Chinese government pushing firms to invest overseas
Westpac’s head of greater China, Andrew Whitford, told The Sydney Morning Herald that the Chinese government was pushing firms to continue investing overseas: "Official outbound investment from China jumped 15 per cent last year [2015] as its government encouraged big firms to look abroad."
Last year, Reserve Bank governor Glenn Stevens said if proposed finance market reforms went ahead in China, the Australian economy could see US$400 billion a year in investment in and out of the country. "The size of the potential capital flows here may be very large. It’s very hard to predict," he told the ABC. "They could end up being something of the order of $US400 billion a year, which is a sizeable proportion of global capital flows of a portfolio nature."
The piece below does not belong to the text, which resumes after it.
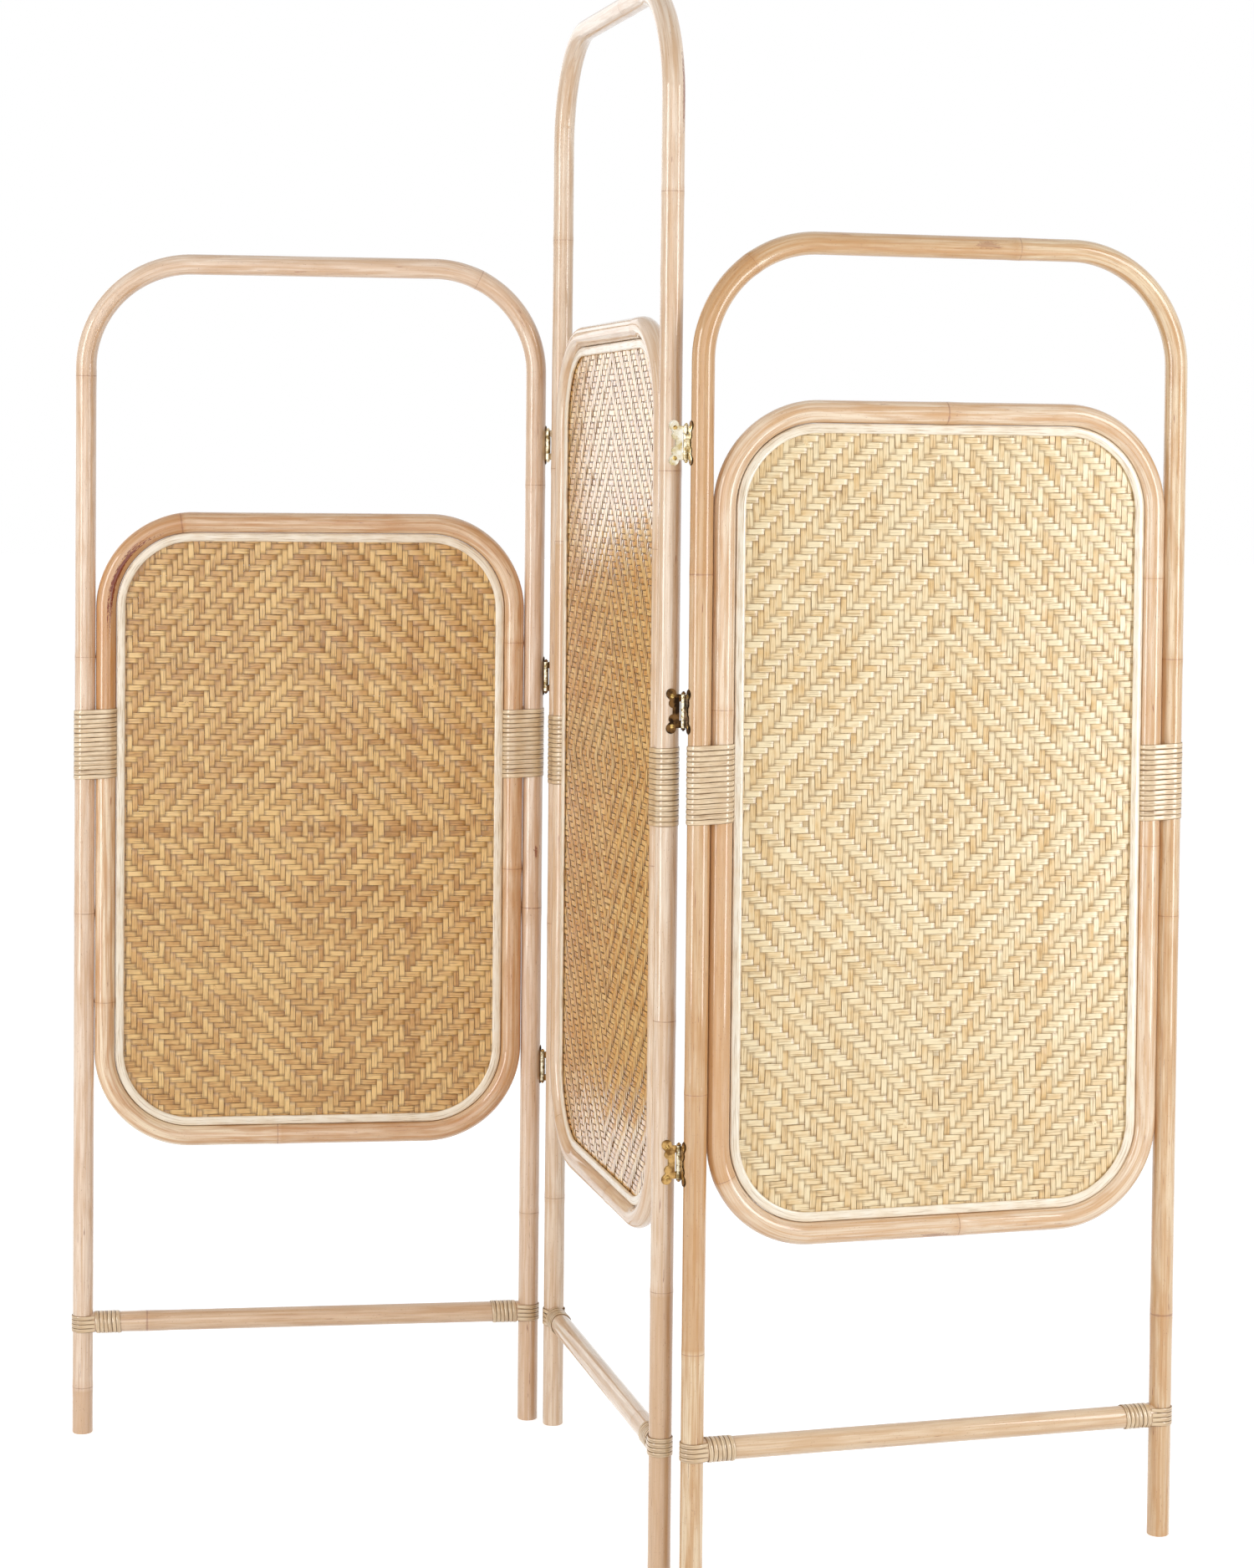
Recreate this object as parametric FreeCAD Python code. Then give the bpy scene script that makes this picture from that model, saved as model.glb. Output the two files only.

The potential for these sorts of massive Chinese investments, as well as the arrival of potential partner/competitors like Alibaba, present a challenge for Australian businesses both big and small, with CEOs charged with the task of positioning their companies in strategically advantageous positions, especially in regard to online and digital.
Writing for Crikey, Asia correspondent Michael Sainsbury said some Australian companies are already seeing the benefits of closer engagement in Chinese markets: "Companies like Blackmores, the health supplements group whose stock soared 600 per cent on the Australian Stock Exchange last year, largely due to its surging growth in China and other parts of Asia, can attest to the efficacy of Chinese e-commerce companies as sales channels."
However, Sainsbury tempers the stories of instant riches with a warning for anyone who plans on getting in the way of Alibaba.
"Alibaba is a deeply ambitious company. Any Australian company in its path — and that could eventually include the banks — should look out, or at least wake up."
The opportunities for Australian companies over the next decade when it comes to the lucrative market in China seem vast, but CEOs will need to display an acute strategic sense to make the most of it.